The researchers wanted to see if they could help the AI without retraining it (which is like trying to teach an adult a new language from scratch). They tried a clever trick called Audio-Permutational Self-Consistency (APSC).

  • The Analogy: Imagine you are trying to guess the winner of a race by looking at the runners. If you always look at them from left to right, you might get biased by who is standing first.
  • The Trick: The researchers told the AI: "Don't just look at the list of 5 audio clips once. Look at them in 10 different random orders."
    • Order 1: Clip A, B, C, D, E
    • Order 2: Clip C, A, E, B, D
    • ...and so on.
  • The Result: By shuffling the order, the AI stops relying on "position" (e.g., "I always pick the first one") and starts actually comparing the sounds. When they combined this shuffling with a "Chain of Thought" (asking the AI to think step-by-step), the accuracy jumped significantly.

The Big Takeaway

This paper is a wake-up call. It tells us that while our AI audio assistants are getting smarter, they are still bad at multitasking. They struggle when the world gets noisy and complex.

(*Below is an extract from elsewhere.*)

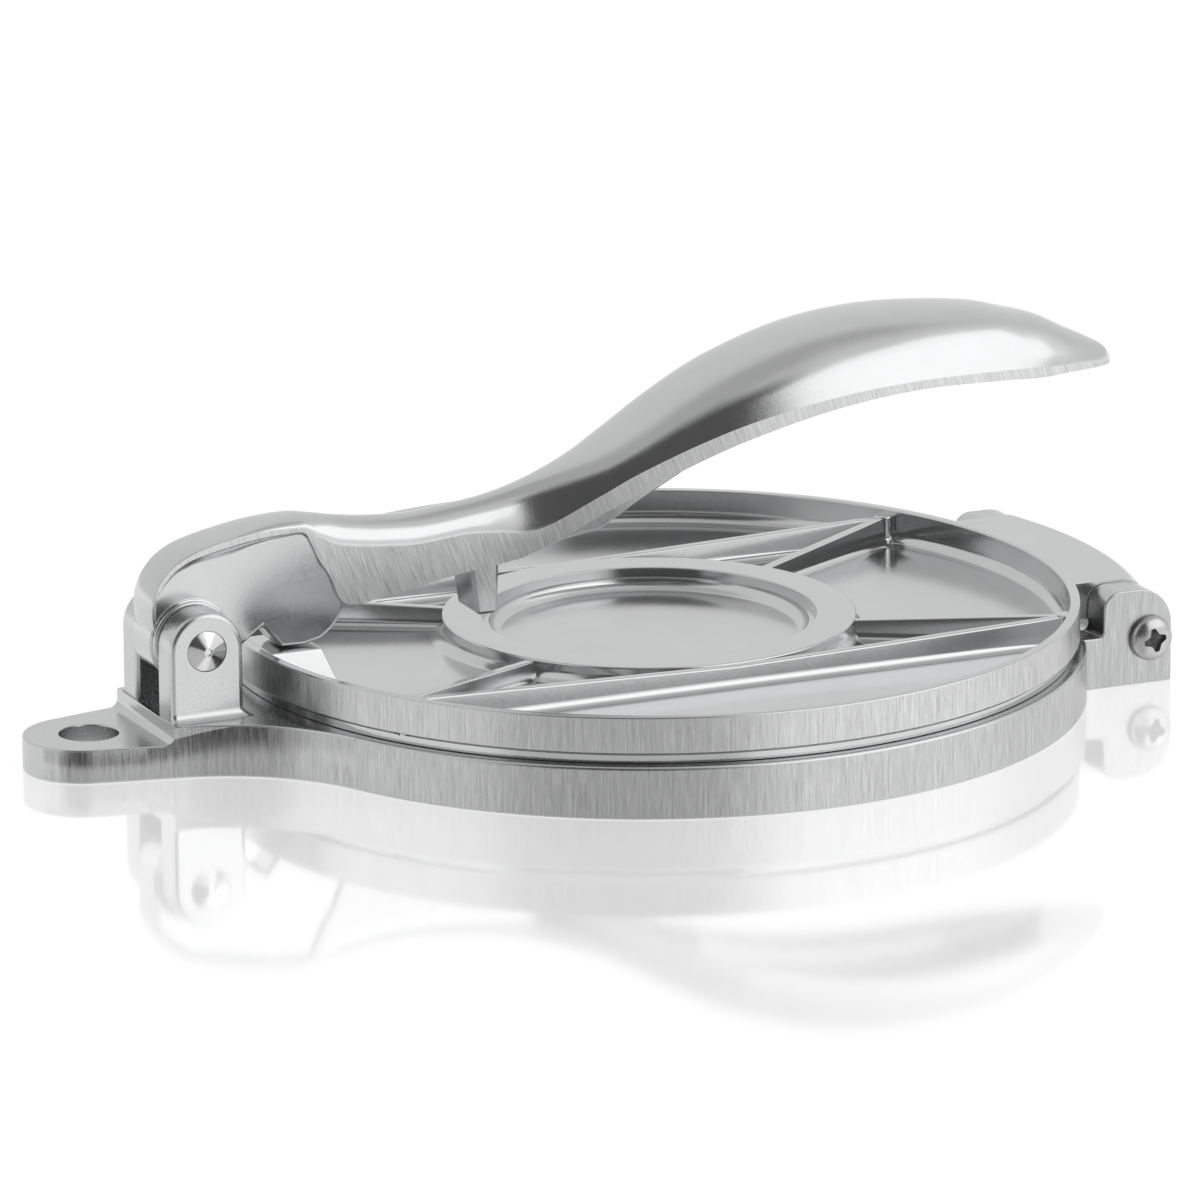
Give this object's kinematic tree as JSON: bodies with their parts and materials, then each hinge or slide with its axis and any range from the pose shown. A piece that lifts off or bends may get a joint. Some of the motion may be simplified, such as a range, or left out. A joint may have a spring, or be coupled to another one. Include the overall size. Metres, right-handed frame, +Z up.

However, the researchers found a "cheat code": Shuffling the input order helps the AI focus better. This is a simple, free way to make current AI models much better at understanding the messy, multi-sound reality of our daily lives.

In short: We built a test to see if AI can handle a noisy party. It mostly failed, but we found a trick (shuffling the playlist) that helps it listen a little bit better.